> [Exercise objective]
Show all lines from the listing below that contain "materials".

> [Data]
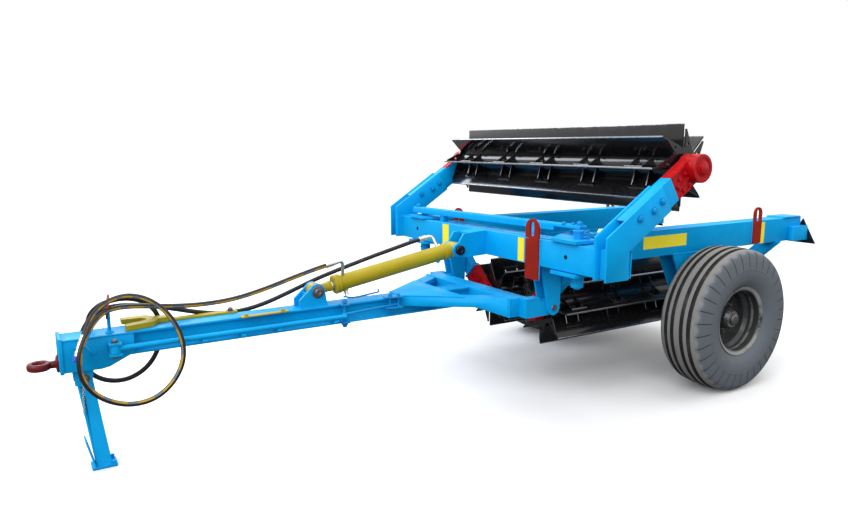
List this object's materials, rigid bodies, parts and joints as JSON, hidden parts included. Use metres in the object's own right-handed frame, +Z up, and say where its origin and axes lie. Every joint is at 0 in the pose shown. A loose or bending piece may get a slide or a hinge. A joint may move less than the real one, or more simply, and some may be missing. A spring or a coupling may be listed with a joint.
{
  "type": "land roller",
  "caption": "Towed knife-drum land roller folded for transport: wheeled side wings behind a tipping centre frame, with a lift cylinder, drawbar, tow eye and parking stand.",
  "frame": {"origin": "on the ground, at the middle of the machine's length and width", "axes": "+X forwards to the tow eye, +Y to the machine's left, +Z up"},
  "size_m": [4.841, 2.22, 1.6165],
  "materials": {
    "blue_paint": "semi-gloss",
    "bright_steel": "polished",
    "drum_paint": "gloss",
    "fitting_steel": "satin",
    "hose_rubber": "satin",
    "red_paint": "semi-gloss",
    "reflector": "gloss",
    "rim_paint": "satin",
    "tyre_rubber": "matte",
    "yellow_paint": "semi-gloss"
  },
  "bodies": {
    "drawbar": {"drawbar_beam": "blue_paint", "cross_member": "blue_paint", "drawbar_diagonals": "blue_paint", "drawbar_forks": "blue_paint", "drawbar_head": "blue_paint", "tow_eye": "red_paint", "stand_bracket": "blue_paint", "rod_clevis": "blue_paint", "hose_post": "blue_paint", "lock_fork": "yellow_paint", "draft_clevises": "blue_paint", "draft_rods": "blue_paint", "draft_rod_rests": "blue_paint", "striped_hose": "hose_rubber", "black_hose": "hose_rubber", "striped_coupler": "fitting_steel", "black_coupler": "fitting_steel", "apex_plate": "blue_paint"},
    "parking_stand": {"parking_stand": "blue_paint"},
    "centre_frame": {"crossbeam": "blue_paint", "arm_plates": "blue_paint", "inner_arms": "blue_paint", "centre_housings": "red_paint", "cylinder_bracket": "blue_paint", "hinge_lugs": "blue_paint", "transport_tie": "blue_paint", "crossbeam_lifting_lugs": "red_paint"},
    "centre_roller": {"centre_drum": "drum_paint", "centre_knives": "drum_paint"},
    "cylinder_barrel": {"cylinder_barrel": "yellow_paint", "cylinder_elbows": "fitting_steel"},
    "cylinder_rod": {"cylinder_rod": "bright_steel", "rod_eye": "yellow_paint"},
    "left_wing": {"left_wing_beam": "blue_paint", "left_wing_hinge": "blue_paint", "left_roller_hangers": "blue_paint", "left_roller_housings": "red_paint", "left_axle_bracket": "blue_paint", "left_wing_lug": "red_paint", "left_marker_bracket": "blue_paint", "left_reflector": "reflector"},
    "left_roller": {"left_drum": "drum_paint", "left_knives": "drum_paint"},
    "left_wheel": {"left_tyre": "tyre_rubber", "left_rim": "rim_paint"},
    "right_wing": {"right_wing_beam": "blue_paint", "right_wing_hinge": "blue_paint", "right_roller_hangers": "blue_paint", "right_roller_housings": "red_paint", "right_axle_bracket": "blue_paint", "right_wing_lug": "red_paint", "right_marker_bracket": "blue_paint", "right_reflector": "reflector"},
    "right_roller": {"right_drum": "drum_paint", "right_knives": "drum_paint"},
    "right_wheel": {"right_tyre": "tyre_rubber", "right_rim": "rim_paint"}
  },
  "joints": [
    {"name": "centre_frame_tip", "type": "hinge", "parent": "drawbar", "child": "centre_frame", "pos_m": [-0.2, 0, 0.585], "axis": [0, -1, 0], "range_deg": [0, 90]},
    {"name": "left_wing_fold", "type": "hinge", "parent": "centre_frame", "child": "left_wing", "pos_m": [-0.135, 0.775, 0.919], "axis": [0, 0, -1], "range_deg": [0, 90]},
    {"name": "right_wing_fold", "type": "hinge", "parent": "centre_frame", "child": "right_wing", "pos_m": [-0.135, -0.775, 0.919], "axis": [0, 0, 1], "range_deg": [0, 90]},
    {"name": "centre_roller_turn", "type": "hinge", "parent": "centre_frame", "child": "centre_roller", "pos_m": [-0.661, 0, 1.383], "axis": [0, 1, 0], "continuous": true},
    {"name": "left_roller_turn", "type": "hinge", "parent": "left_wing", "child": "left_roller", "pos_m": [-1.21, 0.26, 0.515], "axis": [1, 0, 0], "continuous": true},
    {"name": "right_roller_turn", "type": "hinge", "parent": "right_wing", "child": "right_roller", "pos_m": [-1.21, -0.26, 0.515], "axis": [1, 0, 0], "continuous": true},
    {"name": "left_wheel_turn", "type": "hinge", "parent": "left_wing", "child": "left_wheel", "pos_m": [-1.33, 0.835, 0.4445], "axis": [0, 1, 0], "continuous": true},
    {"name": "right_wheel_turn", "type": "hinge", "parent": "right_wing", "child": "right_wheel", "pos_m": [-1.33, -0.835, 0.4445], "axis": [0, 1, 0], "continuous": true},
    {"name": "cylinder_swing", "type": "hinge", "parent": "centre_frame", "child": "cylinder_barrel", "pos_m": [0.138, 0, 0.886], "axis": [0, 1, 0], "range_deg": [0, 88.4]},
    {"name": "cylinder_stroke", "type": "slide", "parent": "cylinder_barrel", "child": "cylinder_rod", "axis": [0.9855, 0, -0.1695], "range_m": [0, 0.64]},
    {"name": "parking_stand_swing", "type": "hinge", "parent": "drawbar", "child": "parking_stand", "pos_m": [2.2, 0, 0.455], "axis": [0, 1, 0], "range_deg": [0, 83]}
  ],
  "couplings": [
    {"joint": "cylinder_swing", "follows": "centre_frame_tip", "ratio": 0.97063},
    {"joint": "cylinder_stroke", "follows": "centre_frame_tip", "m_per_rad": 0.40596}
  ]
}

> [Finished answer]
List this object's materials, rigid bodies, parts and joints as JSON, hidden parts included. Use metres in the object's own right-handed frame, +Z up, and say where its origin and axes lie. Every joint is at 0 in the pose shown. A loose or bending piece may get a slide or a hinge. A joint may move less than the real one, or more simply, and some may be missing. A spring or a coupling may be listed with a joint.
  "materials": {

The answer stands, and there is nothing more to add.